The game's singleplayer portion lasts in the region of five to seven hours, depending upon the difficulty setting and your own FPS prowess, with levels usually taxing the player - but not to the point of frustration (although in the game's closing stages I could be found cursing my own reaction times and careless actions). Given the constraints of mission objectives and the game's plot, Call of Duty 4 isn't a game that gives you a myriad of different routes via which to complete the title, that said, even as you knowingly follow predefined paths, the action is of such quality, the set-pieces so creatively integrated, that you never feel rail-roaded.
A word now on the audio and the music, which does a first-class job of pulling the player into the game world - thanks to well-acted cut-sequences, and realistic in-mission dialogue. Composer Harry Gregson-Williams deserves special mention for his sterling work on the game's score, too, which is pure Hollywood, and compliments the on-screen frenzy perfectly.
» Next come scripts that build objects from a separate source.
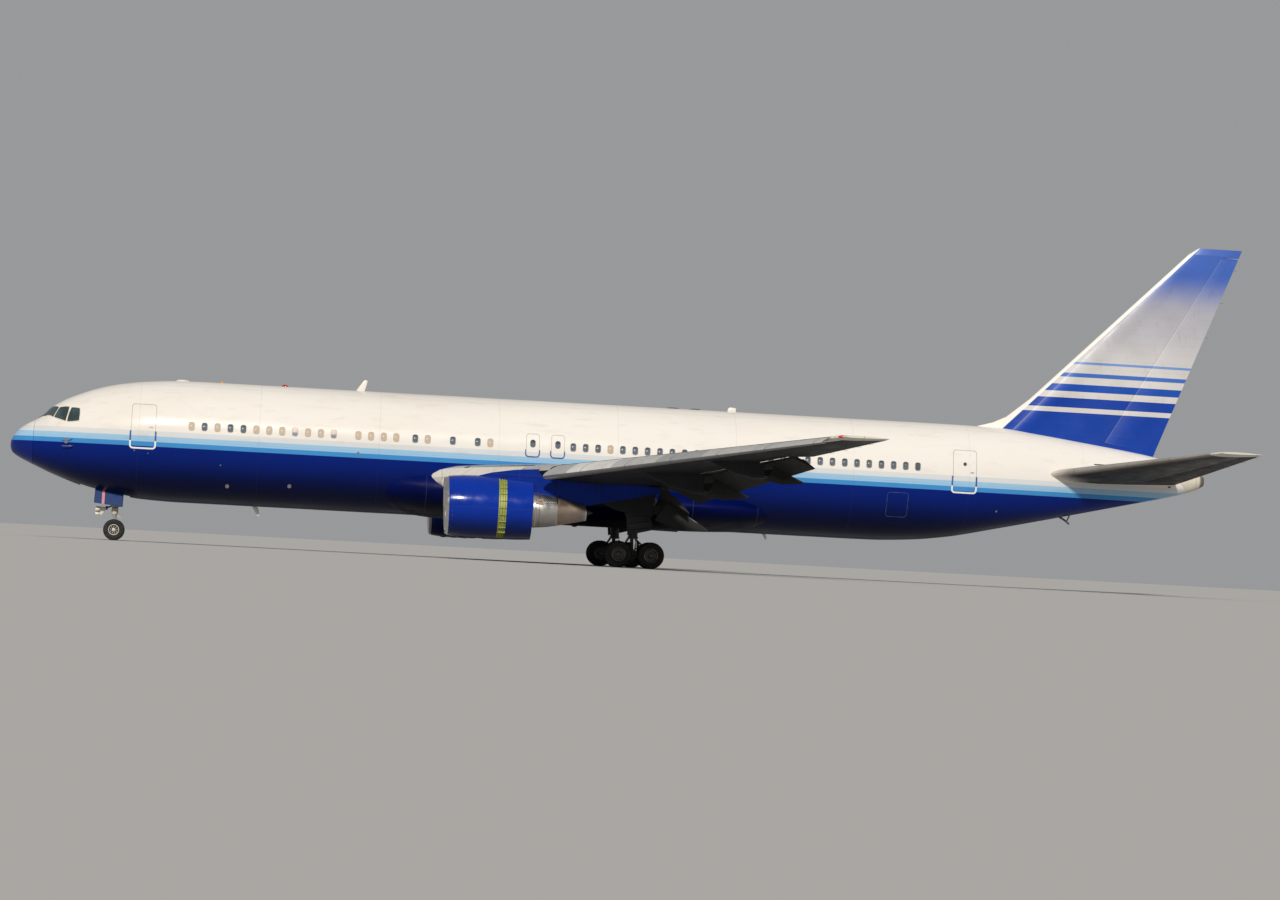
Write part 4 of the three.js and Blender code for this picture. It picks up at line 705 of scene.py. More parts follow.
seam_lines(fairing_paint, [(0, 0.74, 0.1, 0.004), (1, 0.9, 0.0, 0.003), (2, 0.55, 0.12, 0.003)], strength=0.55)
uneven_gloss(fairing_paint, 3, 0.28, 0.5)
fit(fairing, "airframe", fairing_paint, ["wing_fairing"], smooth=35)

# ---------------------------------------------------------------- wings
# Two aluminium boxes swept back from the root, their skins milled plates, grey above and darkened below by painted
# shade.
# The fixed nose behind the slats, the tip and the front halves of the flap supports belong to them.
FLAT = math.radians(0.6)  # facets that meet at less lie in one plane


def worked_copy(node, name, edge=0.004, angle=32):
    """A welded copy of a solid with its flat facets joined and its outer edges softly broken."""
    piece = bpy.data.objects.new(name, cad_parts[node].data.copy())
    bpy.context.scene.collection.objects.link(piece)
    only(piece)
    bpy.ops.object.mode_set(mode="EDIT")
    bpy.ops.mesh.select_all(action="SELECT")
    bpy.ops.mesh.remove_doubles(threshold=0.00005)
    bpy.ops.mesh.dissolve_limited(angle_limit=FLAT)
    bpy.ops.object.mode_set(mode="OBJECT")
    bpy.ops.object.modifier_add(type="BEVEL")
    bevel = piece.modifiers[-1]
    bevel.width = edge
    bevel.segments = 2
    bevel.limit_method = "ANGLE"
    bevel.angle_limit = math.radians(angle)
    bevel.harden_normals = True
    bpy.ops.object.shade_smooth_by_angle(angle=math.radians(angle))
    bpy.ops.object.modifier_apply(modifier=bevel.name)
    return piece


def painted_shade_below(finish, colour, level):
    """Painted shade: another colour on faces that look up by less than a level."""
    tree = finish.node_tree
    facing = add(tree, "SeparateXYZ", {0: add(tree, "NewGeometry").outputs["Normal"]}).outputs[2]
    share = add(tree, "MapRange", {0: facing, 1: level, 2: level - 0.2, 3: 0.0, 4: 1.0}).outputs[0]
    tint(finish, share, colour)


def span_share(finish, start, end):
    """How far out along the span a point is, from 0 at a distance start to 1 at end, on both sides."""
    tree = finish.node_tree
    y = add(tree, "SeparateXYZ", {0: place_on(finish)}).outputs[1]
    out = add(tree, "Math", {0: y}, operation="ABSOLUTE").outputs[0]
    return add(tree, "MapRange", {0: out, 1: start, 2: end, 3: 0.0, 4: 1.0}).outputs[0]


def on_nose(finish, sweep, start, clear, end):
    """A share from 1 up to clear behind a leading edge to 0 at end, for its sweep and where it meets y = 0."""
    tree = finish.node_tree
    axes = add(tree, "SeparateXYZ", {0: place_on(finish)})
    out = add(tree, "Math", {0: axes.outputs[1]}, operation="ABSOLUTE").outputs[0]
    swept = add(tree, "Math", {0: out, 1: sweep}, operation="MULTIPLY").outputs[0]
    behind = add(tree, "Math", {0: axes.outputs[0], 1: swept}, operation="SUBTRACT").outputs[0]
    return add(tree, "MapRange", {0: behind, 1: start + clear, 2: start + end, 3: 1.0, 4: 0.0}).outputs[0]


def both(finish, first, second):
    """The product of two shares."""
    return add(finish.node_tree, "Math", {0: first, 1: second}, operation="MULTIPLY").outputs[0]


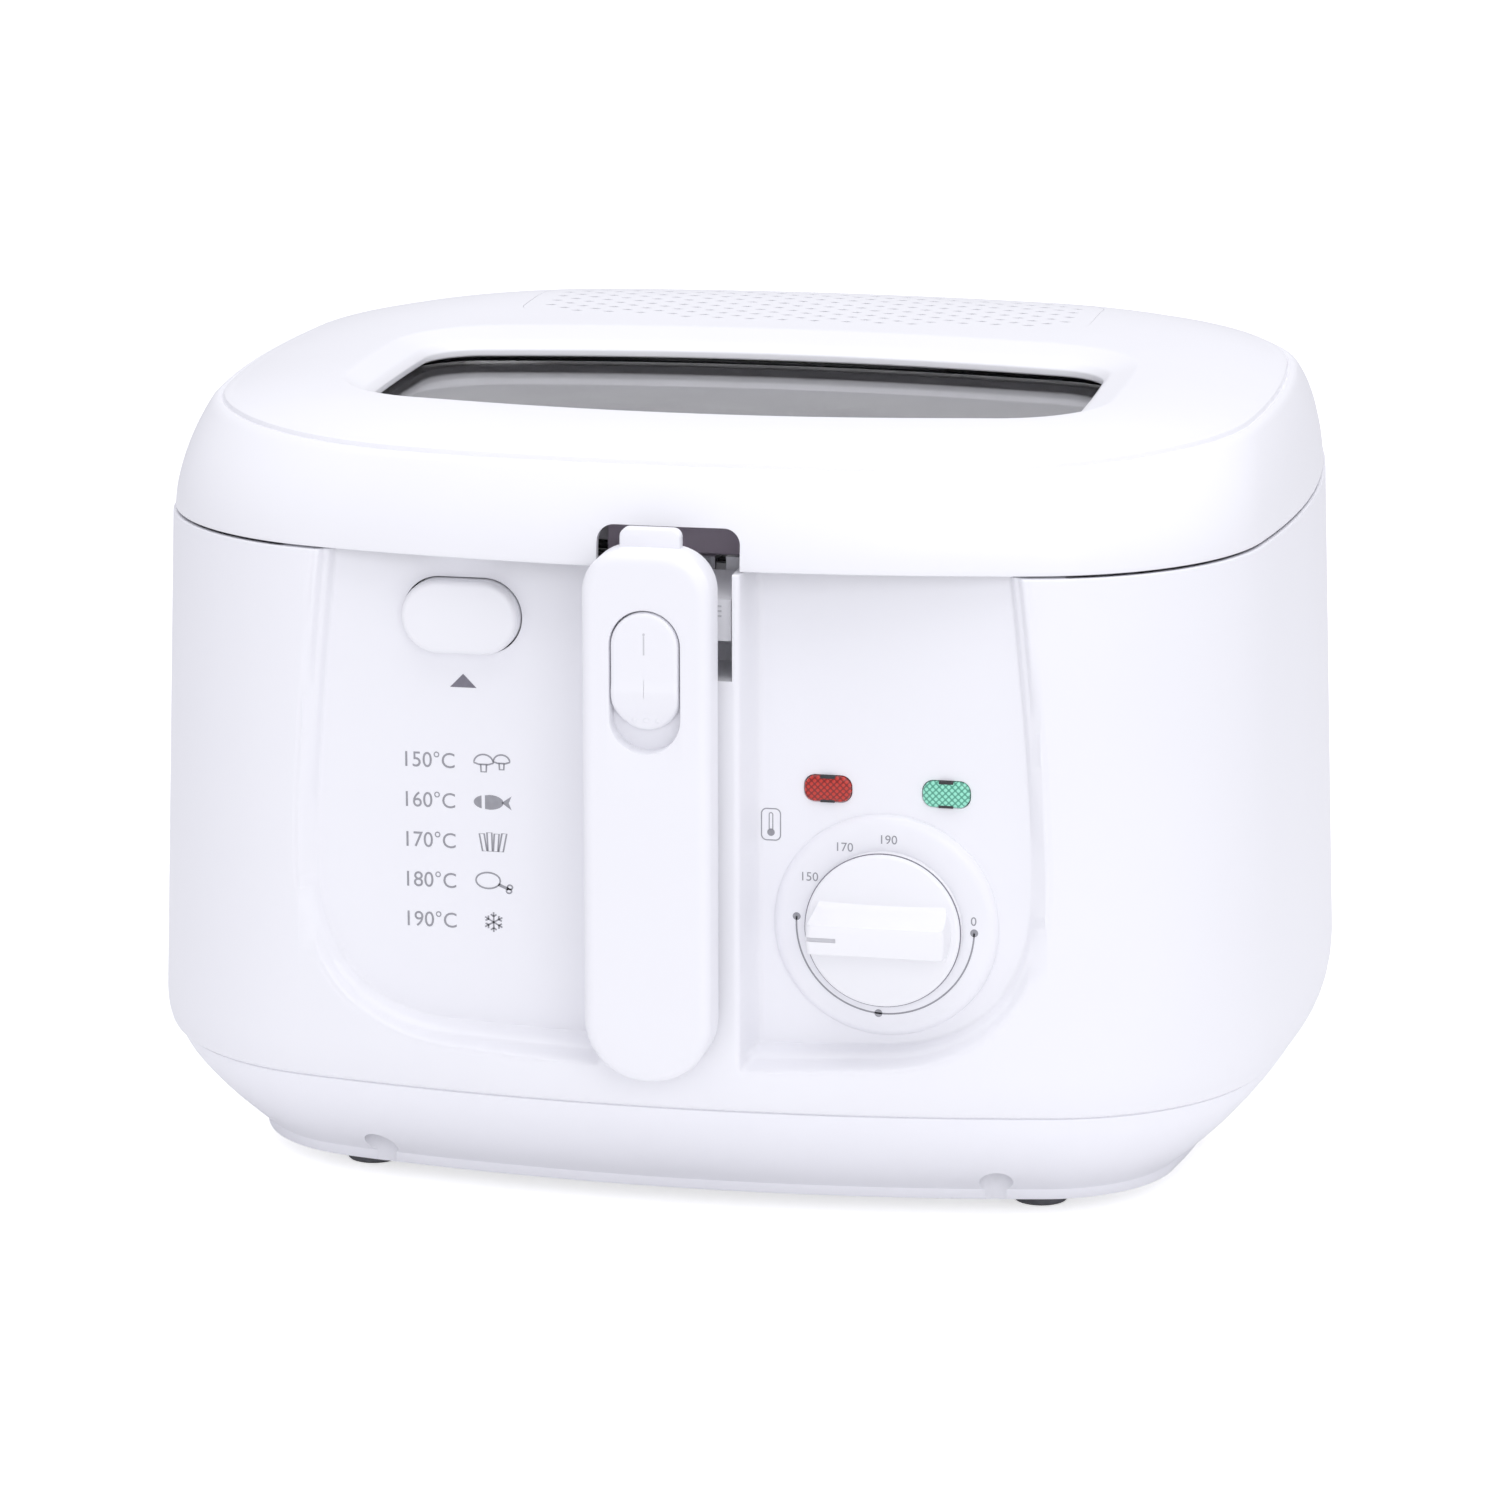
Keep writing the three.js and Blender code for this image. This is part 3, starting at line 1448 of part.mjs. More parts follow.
// Rear fittings
function cordGland() {
  const inner = bodyBackY - wall - seatGap;
  const outer = bodyBackY + seatGap;
  const profile = [
    new THREE.Vector2(glandBore, inner - glandFlangeDepth),
    new THREE.Vector2(glandHole + wall / 2, inner - glandFlangeDepth),
    new THREE.Vector2(glandHole + wall / 2, inner),
    new THREE.Vector2(glandHole - seatGap, inner),
    new THREE.Vector2(glandHole - seatGap, outer),
    new THREE.Vector2(glandFlange, outer),
    new THREE.Vector2(glandFlange - seatGap, outer + glandFlangeDepth),
    new THREE.Vector2(glandBore, outer + glandFlangeDepth),
    new THREE.Vector2(glandBore, inner - glandFlangeDepth),
  ];
  return solid(new THREE.LatheGeometry(profile, roundSteps));
}

function terminalBlock() {
  const low = footHeight + baseFloor + seatGap;
  const high = low + terminalHeight;
  const halfX = terminalWidth / 2;
  const halfY = terminalDepth / 2;
  const body = block(-halfX, halfX, terminalY - halfY, terminalY + halfY, low, high);
  const holes = [-1, 0, 1].map((place) => {
    const x = (place * terminalWidth) / 3;
    return post(x, terminalY, (low + high) / 2, high + overrun, screwHole, smallSteps);
  });
  return cutBy(body, holes);
}

function hingePin() {
  const reach = lidLugWidth / 2 + seatGap + bodyLugWidth;
  return axleX(-reach, reach, 0, 0, hingePinRadius);
}

// The assembly

const body = group(
  piece("outer_housing", outerHousing(), whitePlastic),
  piece("base_tray", baseTray(), whitePlastic),
  piece("oil_pot", oilPot(), coatedPot),
  piece("heating_element", heatingElement(), dullSteel),
  piece("heat_shield", heatShield(), brightSteel),
  piece("thermal_cutout", thermalCutout(), blackPlastic),
  placed(piece("thermostat", thermostat(), blackPlastic), dialX, 0, dialZ),
  piece("power_lamp_lens", lampLens(-1), redLens),
  piece("heating_lamp_lens", lampLens(1), greenLens),
  piece("power_lamp_holder", lampHolder(-1), blackPlastic),
  piece("heating_lamp_holder", lampHolder(1), blackPlastic),
  placed(piece("cord_gland", cordGland(), blackRubber), 0, 0, glandZ),
  piece("terminal_block", terminalBlock(), felt),
  placed(piece("hinge_pin_left", hingePin(), dullSteel), -hingeX, hingeY, hingeZ),
  placed(piece("hinge_pin_right", hingePin(), dullSteel), hingeX, hingeY, hingeZ),
);
const spring = piece("latch_spring", latchSpring(), dullSteel);
spring.rotation.x = -Math.PI / 2;
body.add(placed(spring, buttonX, latchBackY + seatGap, buttonZ));
const cornerNames = ["front_right", "front_left", "rear_right", "rear_left"];
cornerPlaces(footX, footY).forEach(([x, y], k) => {
  body.add(placed(piece("foot_" + cornerNames[k], foot(), darkRubber), x, y, 0));
});
cornerPlaces(pocketX, pocketY).forEach(([x, y], k) => {
  const fixing = piece("base_screw_" + cornerNames[k], screw(0, screwDepth), dullSteel);
  body.add(placed(fixing, x, y, pocketTopZ - seatGap));
});

const latch = group(
  piece("lid_button", lidButton(), whitePlastic),
  piece("latch_hook", latchHook(), blackPlastic),
);

const knob = group(
  piece("temperature_knob", temperatureKnob(), whitePlastic),
  piece("thermostat_shaft", thermostatShaft(), dullSteel),
);
knob.position.set(dialX, 0, dialZ);

const lid = group(
  piece("lid_outer", lidOuter(), whitePlastic),
  piece("window_glass", windowGlass(), clearGlass),
  piece("window_gasket", windowGasket(), blackRubber),
  piece("lid_inner", lidInner(), felt),
  piece("lid_seal", lidSeal(), blackRubber),
  piece("filter_cover", filterCover(), whitePlastic),
  piece("grease_filter", filterPad(linerTopZ + seatGap), felt),
  piece("charcoal_filter", filterPad(linerTopZ + padThickness + 2 * seatGap), charcoal),
);
const lidScrewNames = ["left_front", "left_rear", "right_front", "right_rear"];
[-1, 1].forEach((side, s) => {
  lidBossYs.forEach((y, k) => {
    const name = "lid_screw_" + lidScrewNames[2 * s + k];
    const fixing = piece(name, screw(-seatGap, linerSheet + lidWall), dullSteel);
    lid.add(placed(fixing, side * lidBossX, y, linerTopZ - linerSheet));
  });
});

const basket = group(
  piece("basket_rim", basketRim(), brightSteel),
  ...basketNets(),
  piece("basket_hanger", basketHanger(), brightSteel),
  piece("handle_holder", handleHolder(), whiteHandle),
  piece("handle_pin", axleX(-pivotPinHalf, pivotPinHalf, pivotY, pivotZ, pivotPinRadius), dullSteel),
);

const handle = group(
  piece("handle_grip", handleGrip(), whiteHandle),
  piece("handle_cover", handleCover(), whiteHandle),
);

const slide = group(piece("handle_slide", handleSlide(), whiteHandle));
const slideSpringY = (recessBackY + slideFloor + handleBackY - coverThickness) / 2;
slide.add(placed(piece("handle_slide_spring", slideSpring(), dullSteel), 0, slideSpringY, slideSpringLowZ));

const fryer = group(body, latch, knob, lid, basket, handle, slide);
fryer.position.y = -(frontMostY + rearMostY) / 2;
const part = group(fryer);

export default part;
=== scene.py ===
# A household deep fryer, dressed over its CAD frame. Sizes are millimetres in the fryer's own plan frame,
# whose origin is the centre of the body's plan at floor level; place() turns them into row-frame metres.

import json
import math

import bmesh
import bpy
import numpy as np
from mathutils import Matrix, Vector

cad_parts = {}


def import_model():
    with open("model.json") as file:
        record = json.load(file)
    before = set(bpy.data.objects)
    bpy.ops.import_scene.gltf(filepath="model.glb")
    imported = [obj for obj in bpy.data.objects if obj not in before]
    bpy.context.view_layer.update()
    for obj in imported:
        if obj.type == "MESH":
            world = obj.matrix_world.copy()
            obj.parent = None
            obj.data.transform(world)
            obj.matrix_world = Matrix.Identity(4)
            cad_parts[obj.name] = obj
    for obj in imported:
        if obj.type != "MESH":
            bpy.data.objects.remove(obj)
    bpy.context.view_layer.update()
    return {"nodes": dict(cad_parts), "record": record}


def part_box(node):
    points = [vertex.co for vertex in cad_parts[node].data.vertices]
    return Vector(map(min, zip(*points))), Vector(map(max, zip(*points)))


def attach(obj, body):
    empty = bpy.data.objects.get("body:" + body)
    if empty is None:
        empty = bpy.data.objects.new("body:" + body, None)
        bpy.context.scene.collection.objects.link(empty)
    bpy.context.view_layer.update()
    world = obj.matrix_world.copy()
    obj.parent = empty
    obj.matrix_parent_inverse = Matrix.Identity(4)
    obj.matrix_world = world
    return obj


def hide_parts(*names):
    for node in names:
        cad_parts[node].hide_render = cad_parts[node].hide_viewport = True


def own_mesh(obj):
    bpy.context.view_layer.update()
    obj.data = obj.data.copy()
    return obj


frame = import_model()

MM = 0.001
HINGE_Y = 161.0
PIN_LOW, PIN_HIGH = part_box("hinge_pin_left")
SHIFT_Y = (PIN_LOW.y + PIN_HIGH.y) / 2 / MM - HINGE_Y


# Driving sizes, shared with the CAD, but for the window's plan, which reaches further back here
def make_plan(width, depth, centre_y, front_rise, side_rise, corner):
    """A rounded plan whose sides bow out by the given rises."""
    return {
        "width": width,
        "depth": depth,
        "centre_y": centre_y,
        "bow_y": ((width / 2) ** 2 + front_rise**2) / (2 * front_rise),
        "bow_x": ((depth / 2) ** 2 + side_rise**2) / (2 * side_rise),
        "corner": corner,
    }


BODY_WIDTH = 355.0
BODY_DEPTH = 311.2
BODY_FLARE = 6.2
BODY_CORNER = 76.24
BASE_SEAM_Z = 40.5
LID_SEAM_Z = 207.0


def body_plan(z):
    """The body grows wider from the lid seam down to the base seam."""
    share = (LID_SEAM_Z - z) / (LID_SEAM_Z - BASE_SEAM_Z)
    return make_plan(BODY_WIDTH + 2 * BODY_FLARE * share, BODY_DEPTH, 0.0, 30.0, 25.7, BODY_CORNER)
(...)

Oh, and did I mention that this is probably the best-looking Xbox 360 game to-date? I didn't? That'll be another 'next-gen' hallmark, then, visuals that are so inseparable from the experience as to become a given - the player unquestionably accepting the reality of the world (albeit a world where only certain elements of the scenery are truly 'interactive', ahem).
Multiplayer, inevitably, is also more fun than you can shake weasel at - Infinity Ward's maps perfect for the game's innumerable (if predictable) game types, in which you can choose classes (Warfighter, Sharp Shooter, Survivalist, Marksman, et al), depending upon your own skills, the game type, and the map. Online or off, the multiplayer is rock solid, and features like the Kill-Cam enhance the hilarity to be had. XP will also help you improve your character and expand your options once certain achievements have been reached in multiplayer. I look forward to seeing how this portion of the game will be expanded in the future.
Wrapping things up in a neat Christmas-present sized package, then, I still feel I could have warbled longer about the weapons, the mission variety, the plot nuances, the un-ending immersion, the enemy AI (which is very good, by the way), or the visuals. But I think you're getting the gist by now - Call of Duty 4: Modern Warfare is the complete package. The single-player is a little short, but the action is relentless and polished to the point of reflection, the multiplayer, meanwhile, will keep you coming back time and again. This is the next-generation. A bona fide masterpiece.